**Exercise aim**:
Print, exactly and completely, every entry in the data.

**Working data**:

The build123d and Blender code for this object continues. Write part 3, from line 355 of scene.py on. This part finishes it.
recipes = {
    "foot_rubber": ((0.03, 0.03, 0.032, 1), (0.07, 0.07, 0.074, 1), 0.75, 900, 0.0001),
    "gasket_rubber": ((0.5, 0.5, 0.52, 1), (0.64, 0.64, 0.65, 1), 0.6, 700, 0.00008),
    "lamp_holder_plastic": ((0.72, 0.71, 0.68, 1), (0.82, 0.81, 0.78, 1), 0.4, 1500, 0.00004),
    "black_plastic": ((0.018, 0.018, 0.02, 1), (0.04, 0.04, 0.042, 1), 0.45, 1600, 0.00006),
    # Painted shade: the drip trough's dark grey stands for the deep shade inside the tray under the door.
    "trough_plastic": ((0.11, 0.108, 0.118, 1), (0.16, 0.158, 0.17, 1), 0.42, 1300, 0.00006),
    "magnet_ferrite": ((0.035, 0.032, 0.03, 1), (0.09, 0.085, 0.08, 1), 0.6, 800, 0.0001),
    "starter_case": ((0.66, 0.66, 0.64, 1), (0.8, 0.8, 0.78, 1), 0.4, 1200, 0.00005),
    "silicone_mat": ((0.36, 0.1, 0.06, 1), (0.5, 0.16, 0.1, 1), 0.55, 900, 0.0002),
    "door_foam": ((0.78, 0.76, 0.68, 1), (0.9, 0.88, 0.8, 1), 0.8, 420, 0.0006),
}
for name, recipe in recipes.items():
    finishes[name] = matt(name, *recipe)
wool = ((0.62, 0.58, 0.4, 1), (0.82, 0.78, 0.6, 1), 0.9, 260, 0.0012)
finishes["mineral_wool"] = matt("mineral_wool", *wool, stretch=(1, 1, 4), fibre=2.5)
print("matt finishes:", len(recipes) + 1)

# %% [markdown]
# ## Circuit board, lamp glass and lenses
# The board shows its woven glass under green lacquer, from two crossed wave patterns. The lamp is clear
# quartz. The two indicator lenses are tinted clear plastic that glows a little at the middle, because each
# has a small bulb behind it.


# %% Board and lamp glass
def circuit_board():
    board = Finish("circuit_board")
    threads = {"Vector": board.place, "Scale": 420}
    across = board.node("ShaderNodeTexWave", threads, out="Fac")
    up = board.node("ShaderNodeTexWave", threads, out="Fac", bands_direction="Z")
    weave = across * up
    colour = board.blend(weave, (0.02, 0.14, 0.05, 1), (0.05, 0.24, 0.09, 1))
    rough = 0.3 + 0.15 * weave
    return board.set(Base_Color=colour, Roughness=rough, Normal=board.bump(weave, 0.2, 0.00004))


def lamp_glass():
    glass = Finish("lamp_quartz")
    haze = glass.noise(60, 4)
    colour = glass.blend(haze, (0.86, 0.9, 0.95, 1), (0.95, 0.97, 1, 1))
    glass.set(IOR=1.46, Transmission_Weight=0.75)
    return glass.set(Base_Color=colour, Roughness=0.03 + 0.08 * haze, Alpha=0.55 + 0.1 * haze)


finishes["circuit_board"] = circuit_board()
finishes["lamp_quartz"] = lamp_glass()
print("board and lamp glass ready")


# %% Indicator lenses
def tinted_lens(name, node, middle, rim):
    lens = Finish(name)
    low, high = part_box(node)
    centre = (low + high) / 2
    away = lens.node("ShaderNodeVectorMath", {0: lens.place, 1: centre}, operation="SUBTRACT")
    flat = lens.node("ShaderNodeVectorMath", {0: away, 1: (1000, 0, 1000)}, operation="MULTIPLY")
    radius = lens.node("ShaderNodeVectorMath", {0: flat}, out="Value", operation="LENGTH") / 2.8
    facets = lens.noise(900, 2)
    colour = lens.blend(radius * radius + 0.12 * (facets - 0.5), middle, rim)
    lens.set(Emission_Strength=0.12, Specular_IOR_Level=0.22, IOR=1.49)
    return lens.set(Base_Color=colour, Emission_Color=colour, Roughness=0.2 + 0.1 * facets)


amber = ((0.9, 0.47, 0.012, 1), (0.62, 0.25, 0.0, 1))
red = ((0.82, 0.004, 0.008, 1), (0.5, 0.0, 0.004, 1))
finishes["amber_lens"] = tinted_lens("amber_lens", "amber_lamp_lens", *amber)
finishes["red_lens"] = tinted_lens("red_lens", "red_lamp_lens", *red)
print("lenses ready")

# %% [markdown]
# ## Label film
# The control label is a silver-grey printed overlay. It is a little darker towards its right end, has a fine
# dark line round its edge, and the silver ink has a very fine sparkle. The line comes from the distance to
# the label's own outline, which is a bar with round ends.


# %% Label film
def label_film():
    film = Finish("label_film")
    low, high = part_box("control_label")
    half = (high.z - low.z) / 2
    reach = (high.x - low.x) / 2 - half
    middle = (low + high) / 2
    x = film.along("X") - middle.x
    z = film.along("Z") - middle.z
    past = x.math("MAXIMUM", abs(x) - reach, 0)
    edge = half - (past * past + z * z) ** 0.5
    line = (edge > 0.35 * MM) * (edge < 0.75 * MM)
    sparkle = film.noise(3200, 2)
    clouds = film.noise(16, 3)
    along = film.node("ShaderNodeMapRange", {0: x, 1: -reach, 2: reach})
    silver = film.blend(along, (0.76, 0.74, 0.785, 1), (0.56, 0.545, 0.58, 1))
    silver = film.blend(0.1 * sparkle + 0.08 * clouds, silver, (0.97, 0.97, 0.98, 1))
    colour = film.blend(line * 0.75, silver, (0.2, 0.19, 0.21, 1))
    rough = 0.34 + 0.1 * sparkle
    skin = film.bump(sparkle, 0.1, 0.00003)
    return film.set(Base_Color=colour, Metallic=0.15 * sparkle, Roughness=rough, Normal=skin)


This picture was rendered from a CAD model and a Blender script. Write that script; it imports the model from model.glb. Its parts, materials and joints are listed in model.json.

**Solution for this problem**:
The build123d and Blender code for this object continues. Write part 3, from line 355 of scene.py on. This part finishes it.
recipes = {
    "foot_rubber": ((0.03, 0.03, 0.032, 1), (0.07, 0.07, 0.074, 1), 0.75, 900, 0.0001),
    "gasket_rubber": ((0.5, 0.5, 0.52, 1), (0.64, 0.64, 0.65, 1), 0.6, 700, 0.00008),
    "lamp_holder_plastic": ((0.72, 0.71, 0.68, 1), (0.82, 0.81, 0.78, 1), 0.4, 1500, 0.00004),
    "black_plastic": ((0.018, 0.018, 0.02, 1), (0.04, 0.04, 0.042, 1), 0.45, 1600, 0.00006),
    # Painted shade: the drip trough's dark grey stands for the deep shade inside the tray under the door.
    "trough_plastic": ((0.11, 0.108, 0.118, 1), (0.16, 0.158, 0.17, 1), 0.42, 1300, 0.00006),
    "magnet_ferrite": ((0.035, 0.032, 0.03, 1), (0.09, 0.085, 0.08, 1), 0.6, 800, 0.0001),
    "starter_case": ((0.66, 0.66, 0.64, 1), (0.8, 0.8, 0.78, 1), 0.4, 1200, 0.00005),
    "silicone_mat": ((0.36, 0.1, 0.06, 1), (0.5, 0.16, 0.1, 1), 0.55, 900, 0.0002),
    "door_foam": ((0.78, 0.76, 0.68, 1), (0.9, 0.88, 0.8, 1), 0.8, 420, 0.0006),
}
for name, recipe in recipes.items():
    finishes[name] = matt(name, *recipe)
wool = ((0.62, 0.58, 0.4, 1), (0.82, 0.78, 0.6, 1), 0.9, 260, 0.0012)
finishes["mineral_wool"] = matt("mineral_wool", *wool, stretch=(1, 1, 4), fibre=2.5)
print("matt finishes:", len(recipes) + 1)

# %% [markdown]
# ## Circuit board, lamp glass and lenses
# The board shows its woven glass under green lacquer, from two crossed wave patterns. The lamp is clear
# quartz. The two indicator lenses are tinted clear plastic that glows a little at the middle, because each
# has a small bulb behind it.


# %% Board and lamp glass
def circuit_board():
    board = Finish("circuit_board")
    threads = {"Vector": board.place, "Scale": 420}
    across = board.node("ShaderNodeTexWave", threads, out="Fac")
    up = board.node("ShaderNodeTexWave", threads, out="Fac", bands_direction="Z")
    weave = across * up
    colour = board.blend(weave, (0.02, 0.14, 0.05, 1), (0.05, 0.24, 0.09, 1))
    rough = 0.3 + 0.15 * weave
    return board.set(Base_Color=colour, Roughness=rough, Normal=board.bump(weave, 0.2, 0.00004))


def lamp_glass():
    glass = Finish("lamp_quartz")
    haze = glass.noise(60, 4)
    colour = glass.blend(haze, (0.86, 0.9, 0.95, 1), (0.95, 0.97, 1, 1))
    glass.set(IOR=1.46, Transmission_Weight=0.75)
    return glass.set(Base_Color=colour, Roughness=0.03 + 0.08 * haze, Alpha=0.55 + 0.1 * haze)


finishes["circuit_board"] = circuit_board()
finishes["lamp_quartz"] = lamp_glass()
print("board and lamp glass ready")


# %% Indicator lenses
def tinted_lens(name, node, middle, rim):
    lens = Finish(name)
    low, high = part_box(node)
    centre = (low + high) / 2
    away = lens.node("ShaderNodeVectorMath", {0: lens.place, 1: centre}, operation="SUBTRACT")
    flat = lens.node("ShaderNodeVectorMath", {0: away, 1: (1000, 0, 1000)}, operation="MULTIPLY")
    radius = lens.node("ShaderNodeVectorMath", {0: flat}, out="Value", operation="LENGTH") / 2.8
    facets = lens.noise(900, 2)
    colour = lens.blend(radius * radius + 0.12 * (facets - 0.5), middle, rim)
    lens.set(Emission_Strength=0.12, Specular_IOR_Level=0.22, IOR=1.49)
    return lens.set(Base_Color=colour, Emission_Color=colour, Roughness=0.2 + 0.1 * facets)


amber = ((0.9, 0.47, 0.012, 1), (0.62, 0.25, 0.0, 1))
red = ((0.82, 0.004, 0.008, 1), (0.5, 0.0, 0.004, 1))
finishes["amber_lens"] = tinted_lens("amber_lens", "amber_lamp_lens", *amber)
finishes["red_lens"] = tinted_lens("red_lens", "red_lamp_lens", *red)
print("lenses ready")

# %% [markdown]
# ## Label film
# The control label is a silver-grey printed overlay. It is a little darker towards its right end, has a fine
# dark line round its edge, and the silver ink has a very fine sparkle. The line comes from the distance to
# the label's own outline, which is a bar with round ends.


# %% Label film
def label_film():
    film = Finish("label_film")
    low, high = part_box("control_label")
    half = (high.z - low.z) / 2
    reach = (high.x - low.x) / 2 - half
    middle = (low + high) / 2
    x = film.along("X") - middle.x
    z = film.along("Z") - middle.z
    past = x.math("MAXIMUM", abs(x) - reach, 0)
    edge = half - (past * past + z * z) ** 0.5
    line = (edge > 0.35 * MM) * (edge < 0.75 * MM)
    sparkle = film.noise(3200, 2)
    clouds = film.noise(16, 3)
    along = film.node("ShaderNodeMapRange", {0: x, 1: -reach, 2: reach})
    silver = film.blend(along, (0.76, 0.74, 0.785, 1), (0.56, 0.545, 0.58, 1))
    silver = film.blend(0.1 * sparkle + 0.08 * clouds, silver, (0.97, 0.97, 0.98, 1))
    colour = film.blend(line * 0.75, silver, (0.2, 0.19, 0.21, 1))
    rough = 0.34 + 0.1 * sparkle
    skin = film.bump(sparkle, 0.1, 0.00003)
    return film.set(Base_Color=colour, Metallic=0.15 * sparkle, Roughness=rough, Normal=skin)


This picture was rendered from a CAD model and a Blender script. Write that script; it imports the model from model.glb. Its parts, materials and joints are listed in model.json.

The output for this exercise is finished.